4. Verified Reviews Count Badge
- Alternative text has been added to the image of the badge so the screen reader can detect your badge, and the search engine can index it properly.
3. Other considerations to meet Level AA of WCAG 2.1
Our widgets are designed with the four principles of WCAG 2.1 in mind, but if you add your own CSS customizations, such as changing color or adding additional functionality, this may breach compliance. Additionally, there is some content within our widgets that we are unable to control, that you as the merchants are responsible for such as user-generated content or review content.
If compliance is a requirement for your store, make sure your customizations and content are compliant with Level AA of WCAG 2.1.
Here are some important criteria that you recommend you to take a closer look at:
1. Sufficient contrast level
- By default, we have set a sufficient contrast level between the text and the background color of our widgets and themes.
- If you would like to customize the color, please check your contrast ratio to make sure that the widgets still qualify for Level AA.
2. Video transcription/captioning
- Our app doesn’t add transcripts/captions to your review videos.
- Since video captioning may be needed to qualify for Level AA, you can consider adding the transcripts/captions using third-party tools and reupload the videos by reimporting your reviews with a CSV file.
3. Text alternatives for review photos
- Our app doesn’t add text alternatives to your review photos.

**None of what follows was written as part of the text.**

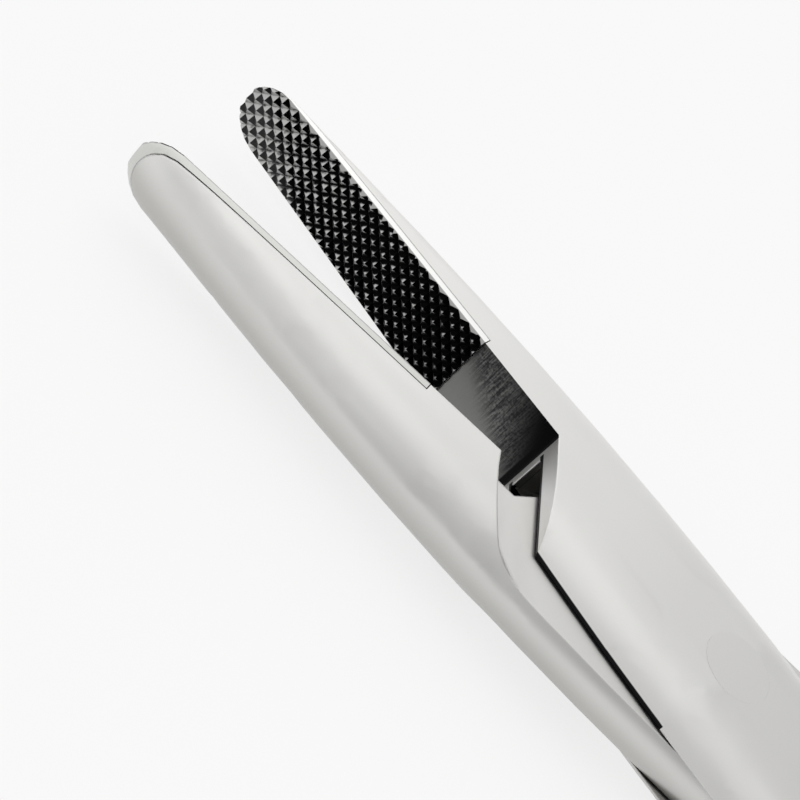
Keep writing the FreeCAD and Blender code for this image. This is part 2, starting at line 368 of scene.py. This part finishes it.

- Since text alternatives may be needed to qualify for Level AA, we’ll create a space for you to upload the text alternatives for your review photos.
4. Blinking or flashing content
- We recommend not using blink or flashing content on your site.
- To get a better idea of how to make your content compliant with this rule, please check sufficient techniques by WCAG.
5. Words and phrases that people won’t recognize
- We recommend not using words and phrases that people won’t recognize or providing an explanation if you can’t avoid it.
6. Abbreviations and acronyms
- We recommend explaining all abbreviations and acronyms, unless they are well known and in common use, for example, UK, EU, USA, VAT.